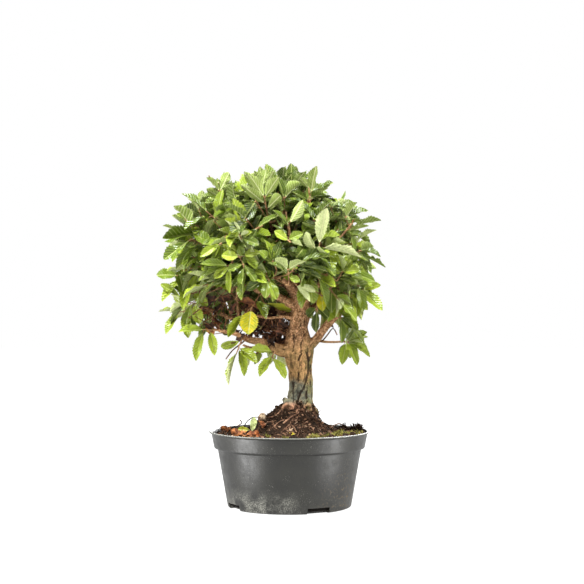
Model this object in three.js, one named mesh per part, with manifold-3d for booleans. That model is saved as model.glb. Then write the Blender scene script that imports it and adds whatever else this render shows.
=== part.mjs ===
// A Japanese zelkova grown as a small round-headed bonsai, standing in a plastic training pot.
// Millimetres, +Z up, the origin at the middle of the pot's flat base. The viewer stands on the -Y side.
import * as THREE from "three";
import { mergeVertices } from "three/addons/utils/BufferGeometryUtils.js";
import Module from "manifold-3d";

const wasm = await Module();
wasm.setup();

// Driving dimensions
const GAP = 0.3; // clearance between separate pieces
const POT_TOP = 75;
const POT_RIM_R = 80;
const POT_BAND_R = 75.2; // under the rim band
const POT_WALL_TOP_R = 71.6; // where the wall meets the band
const POT_BASE_R = 61.6;
const POT_BAND_HEIGHT = 16.5;
const POT_WALL = 1.8;
const POT_FLOOR = 2.2;
const POT_SIDES = 36;
const SLOT_COUNT = 4;
const SLOT_WIDTH = 24;
const SLOT_HEIGHT = 5.8;
const SLOT_DEPTH = 14;
const SLOT_TURN_DEG = 27.5 - 90; // the first slot lies right of the front
const TRUNK_X = 10.5; // the trunk stands off the pot's middle
const TRUNK_ROOT_R = 13.2;
const TRUNK_FOOT_Z = 50;
const TRUNK_SIDES = 12;
const STOUT_LIMB_R = 5;
const SOIL_LEVEL = 72;
const MOUND_HEIGHT = 33;
const SOIL_RINGS = 7;
const SOIL_SIDES = 28;
const HOLE_SIDES = 24;
const CROWN = new THREE.Vector3(-17, 0, 245); // middle of the leafy head
const CROWN_HALF = new THREE.Vector3(104, 94, 88); // its half sizes, to the leaf tips
const SHOOT_FROM = 0.5; // where a leafy shoot starts and ends, as shares of the head's half size
const SHOOT_TO = 0.8;
const SHOOTS_ALL_ROUND = 50;
const LOWEST_SHOOT = -0.66; // as a share of the head's half height
const SHOOT_REACH_VARIES = 0.06;
const SHOOT_STRAY = 6; // how far a shoot's tip strays from its even place
const SHOOT_LIFT = 2;
const SHOOT_DROOP = 4; // under the widest part of the head
const WINDOW_TOP = 205; // leaves stay out of this front gap, where the limbs show
const WINDOW_HALF = 50;
const BLADE_THICK = 1.2; // at the rib, thinning to the saw-toothed edge
const LEAF_GUARD = 0.4; // free space kept between leaves of different shoots
const SHARED_ROOT = 1.2; // mm3 that two leaves of one shoot may share where they spring from it
const LEAF_FOLD = 0.28; // rise of each half, as a share of its width
const LEAF_CURL = 0.12; // drop of the tip, as a share of the length
const LEAF_SIZE = 30;
const PETIOLE = 3;
const FIRST_BUD_STOP = 9; // the leader bears twigs from its tenth stop up
const BUDS_BETWEEN_STOPS = 3;
const BUDS_TRIED = 24;
const TWIG_R = [1.5, 1.3, 0.95]; // at the limb, at the first leaf and at the tip
const TWIG_SIDES = 3;
const TWIG_BENDS_FROM = 14; // a shorter twig runs straight to its shoot
const TWIG_PAST = 0.9; // a shoot runs this far past the root of its last leaf
const FALLEN_LEAVES = [
  [-52, -30, 10, 17], // x, y, turn in degrees, length
  [-30, -50, 150, 15],
];
const FALLEN_TILT_DEG = 12;
const SEED_HUSK = [-27, -11];
const SEED_HUSK_R = 3.2;
const DROP_FROM = 112;
const FALL_STEP = 0.2;
const SEED = 20417;

const up = new THREE.Vector3(0, 0, 1);
const vec = (x, y, z) => new THREE.Vector3(x, y, z);
const radians = THREE.MathUtils.degToRad;

// A seeded draw from 0 to 1 that depends only on its keys.
function chance(...keys) {
  let h = SEED;
  for (const key of keys) {
    h = Math.imul(h ^ (key + 40503), 2246822507);
    h ^= h >>> 13;
    h = Math.imul(h, 3266489909);
    h ^= h >>> 16;
  }
  return (h >>> 0) / 4294967296;
}

// A seeded draw from -1 to 1.
const wander = (...keys) => 2 * chance(...keys) - 1;

// A closed geometry as a solid that can be cut and joined.
function solid(geometry) {
  const bare = geometry.clone();
  bare.deleteAttribute("normal");
  bare.deleteAttribute("uv");
  const merged = mergeVertices(bare, 1e-4);
  const mesh = new wasm.Mesh({
    numProp: 3,
    vertProperties: new Float32Array(merged.attributes.position.array),
    triVerts: new Uint32Array(merged.index.array),
  });
  return new wasm.Manifold(mesh);
}

// A solid as a named mesh.
function piece(name, made, colour, roughness) {
  const cut = made.getMesh();
  const positions = new Float32Array(cut.numVert * 3);
  for (let i = 0; i < cut.numVert; i++) {
    positions.set(cut.vertProperties.subarray(i * cut.numProp, i * cut.numProp + 3), i * 3);
  }
  const geometry = new THREE.BufferGeometry();
  geometry.setAttribute("position", new THREE.BufferAttribute(positions, 3));
  geometry.setIndex(new THREE.BufferAttribute(cut.triVerts, 1));
  geometry.computeVertexNormals();
  const material = new THREE.MeshStandardMaterial({ color: colour, roughness, metalness: 0 });
  const mesh = new THREE.Mesh(geometry, material);
  mesh.name = name;
  return mesh;
}

// A geometry from a list of points and a list of corner triples.
function faceted(points, faces) {
  const geometry = new THREE.BufferGeometry();
  geometry.setAttribute(
    "position",
    new THREE.Float32BufferAttribute(points.flatMap((p) => [p.x, p.y, p.z]), 3),
  );
  geometry.setIndex(faces.flat());
  return geometry;
}

// A closed tube through route points {at, r}. shape(angle, point) scales the radius round each ring.
function tube(route, sides, shape = () => 1) {
  const points = [];
  const faces = [];
  let side = null;
  route.forEach((stop, i) => {
    const before = route[Math.max(0, i - 1)].at;
    const after = route[Math.min(route.length - 1, i + 1)].at;
    const along = after.clone().sub(before).normalize();
    const guide = side ?? (Math.abs(along.z) < 0.9 ? up : vec(1, 0, 0));
    side = guide.clone().addScaledVector(along, -guide.dot(along)).normalize();
    const other = along.clone().cross(side);
    for (let k = 0; k < sides; k++) {
      const angle = (2 * Math.PI * k) / sides;
      const r = stop.r * shape(angle, stop.at);
      const ring = stop.at.clone();
      ring.addScaledVector(side, r * Math.cos(angle)).addScaledVector(other, r * Math.sin(angle));
      points.push(ring);
    }
  });
  for (let i = 0; i + 1 < route.length; i++) {
    for (let k = 0; k < sides; k++) {
      const a = i * sides + k;
      const b = i * sides + ((k + 1) % sides);
      faces.push([a, b, b + sides], [a, b + sides, a + sides]);
    }
  }
  const last = (route.length - 1) * sides;
  for (let k = 1; k + 1 < sides; k++) {
    faces.push([0, k + 1, k], [last, last + k, last + k + 1]);
  }
  return faceted(points, faces);
}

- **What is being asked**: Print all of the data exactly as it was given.

- **Solution to the problem**:
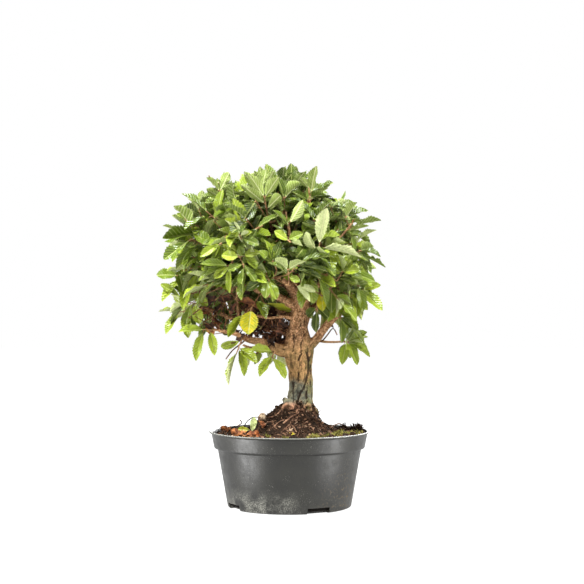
Model this object in three.js, one named mesh per part, with manifold-3d for booleans. That model is saved as model.glb. Then write the Blender scene script that imports it and adds whatever else this render shows.
=== part.mjs ===
// A Japanese zelkova grown as a small round-headed bonsai, standing in a plastic training pot.
// Millimetres, +Z up, the origin at the middle of the pot's flat base. The viewer stands on the -Y side.
import * as THREE from "three";
import { mergeVertices } from "three/addons/utils/BufferGeometryUtils.js";
import Module from "manifold-3d";

const wasm = await Module();
wasm.setup();

// Driving dimensions
const GAP = 0.3; // clearance between separate pieces
const POT_TOP = 75;
const POT_RIM_R = 80;
const POT_BAND_R = 75.2; // under the rim band
const POT_WALL_TOP_R = 71.6; // where the wall meets the band
const POT_BASE_R = 61.6;
const POT_BAND_HEIGHT = 16.5;
const POT_WALL = 1.8;
const POT_FLOOR = 2.2;
const POT_SIDES = 36;
const SLOT_COUNT = 4;
const SLOT_WIDTH = 24;
const SLOT_HEIGHT = 5.8;
const SLOT_DEPTH = 14;
const SLOT_TURN_DEG = 27.5 - 90; // the first slot lies right of the front
const TRUNK_X = 10.5; // the trunk stands off the pot's middle
const TRUNK_ROOT_R = 13.2;
const TRUNK_FOOT_Z = 50;
const TRUNK_SIDES = 12;
const STOUT_LIMB_R = 5;
const SOIL_LEVEL = 72;
const MOUND_HEIGHT = 33;
const SOIL_RINGS = 7;
const SOIL_SIDES = 28;
const HOLE_SIDES = 24;
const CROWN = new THREE.Vector3(-17, 0, 245); // middle of the leafy head
const CROWN_HALF = new THREE.Vector3(104, 94, 88); // its half sizes, to the leaf tips
const SHOOT_FROM = 0.5; // where a leafy shoot starts and ends, as shares of the head's half size
const SHOOT_TO = 0.8;
const SHOOTS_ALL_ROUND = 50;
const LOWEST_SHOOT = -0.66; // as a share of the head's half height
const SHOOT_REACH_VARIES = 0.06;
const SHOOT_STRAY = 6; // how far a shoot's tip strays from its even place
const SHOOT_LIFT = 2;
const SHOOT_DROOP = 4; // under the widest part of the head
const WINDOW_TOP = 205; // leaves stay out of this front gap, where the limbs show
const WINDOW_HALF = 50;
const BLADE_THICK = 1.2; // at the rib, thinning to the saw-toothed edge
const LEAF_GUARD = 0.4; // free space kept between leaves of different shoots
const SHARED_ROOT = 1.2; // mm3 that two leaves of one shoot may share where they spring from it
const LEAF_FOLD = 0.28; // rise of each half, as a share of its width
const LEAF_CURL = 0.12; // drop of the tip, as a share of the length
const LEAF_SIZE = 30;
const PETIOLE = 3;
const FIRST_BUD_STOP = 9; // the leader bears twigs from its tenth stop up
const BUDS_BETWEEN_STOPS = 3;
const BUDS_TRIED = 24;
const TWIG_R = [1.5, 1.3, 0.95]; // at the limb, at the first leaf and at the tip
const TWIG_SIDES = 3;
const TWIG_BENDS_FROM = 14; // a shorter twig runs straight to its shoot
const TWIG_PAST = 0.9; // a shoot runs this far past the root of its last leaf
const FALLEN_LEAVES = [
  [-52, -30, 10, 17], // x, y, turn in degrees, length
  [-30, -50, 150, 15],
];
const FALLEN_TILT_DEG = 12;
const SEED_HUSK = [-27, -11];
const SEED_HUSK_R = 3.2;
const DROP_FROM = 112;
const FALL_STEP = 0.2;
const SEED = 20417;

const up = new THREE.Vector3(0, 0, 1);
const vec = (x, y, z) => new THREE.Vector3(x, y, z);
const radians = THREE.MathUtils.degToRad;

// A seeded draw from 0 to 1 that depends only on its keys.
function chance(...keys) {
  let h = SEED;
  for (const key of keys) {
    h = Math.imul(h ^ (key + 40503), 2246822507);
    h ^= h >>> 13;
    h = Math.imul(h, 3266489909);
    h ^= h >>> 16;
  }
  return (h >>> 0) / 4294967296;
}

// A seeded draw from -1 to 1.
const wander = (...keys) => 2 * chance(...keys) - 1;

// A closed geometry as a solid that can be cut and joined.
function solid(geometry) {
  const bare = geometry.clone();
  bare.deleteAttribute("normal");
  bare.deleteAttribute("uv");
  const merged = mergeVertices(bare, 1e-4);
  const mesh = new wasm.Mesh({
    numProp: 3,
    vertProperties: new Float32Array(merged.attributes.position.array),
    triVerts: new Uint32Array(merged.index.array),
  });
  return new wasm.Manifold(mesh);
}

// A solid as a named mesh.
function piece(name, made, colour, roughness) {
  const cut = made.getMesh();
  const positions = new Float32Array(cut.numVert * 3);
  for (let i = 0; i < cut.numVert; i++) {
    positions.set(cut.vertProperties.subarray(i * cut.numProp, i * cut.numProp + 3), i * 3);
  }
  const geometry = new THREE.BufferGeometry();
  geometry.setAttribute("position", new THREE.BufferAttribute(positions, 3));
  geometry.setIndex(new THREE.BufferAttribute(cut.triVerts, 1));
  geometry.computeVertexNormals();
  const material = new THREE.MeshStandardMaterial({ color: colour, roughness, metalness: 0 });
  const mesh = new THREE.Mesh(geometry, material);
  mesh.name = name;
  return mesh;
}

// A geometry from a list of points and a list of corner triples.
function faceted(points, faces) {
  const geometry = new THREE.BufferGeometry();
  geometry.setAttribute(
    "position",
    new THREE.Float32BufferAttribute(points.flatMap((p) => [p.x, p.y, p.z]), 3),
  );
  geometry.setIndex(faces.flat());
  return geometry;
}

// A closed tube through route points {at, r}. shape(angle, point) scales the radius round each ring.
function tube(route, sides, shape = () => 1) {
  const points = [];
  const faces = [];
  let side = null;
  route.forEach((stop, i) => {
    const before = route[Math.max(0, i - 1)].at;
    const after = route[Math.min(route.length - 1, i + 1)].at;
    const along = after.clone().sub(before).normalize();
    const guide = side ?? (Math.abs(along.z) < 0.9 ? up : vec(1, 0, 0));
    side = guide.clone().addScaledVector(along, -guide.dot(along)).normalize();
    const other = along.clone().cross(side);
    for (let k = 0; k < sides; k++) {
      const angle = (2 * Math.PI * k) / sides;
      const r = stop.r * shape(angle, stop.at);
      const ring = stop.at.clone();
      ring.addScaledVector(side, r * Math.cos(angle)).addScaledVector(other, r * Math.sin(angle));
      points.push(ring);
    }
  });
  for (let i = 0; i + 1 < route.length; i++) {
    for (let k = 0; k < sides; k++) {
      const a = i * sides + k;
      const b = i * sides + ((k + 1) % sides);
      faces.push([a, b, b + sides], [a, b + sides, a + sides]);
    }
  }
  const last = (route.length - 1) * sides;
  for (let k = 1; k + 1 < sides; k++) {
    faces.push([0, k + 1, k], [last, last + k, last + k + 1]);
  }
  return faceted(points, faces);
}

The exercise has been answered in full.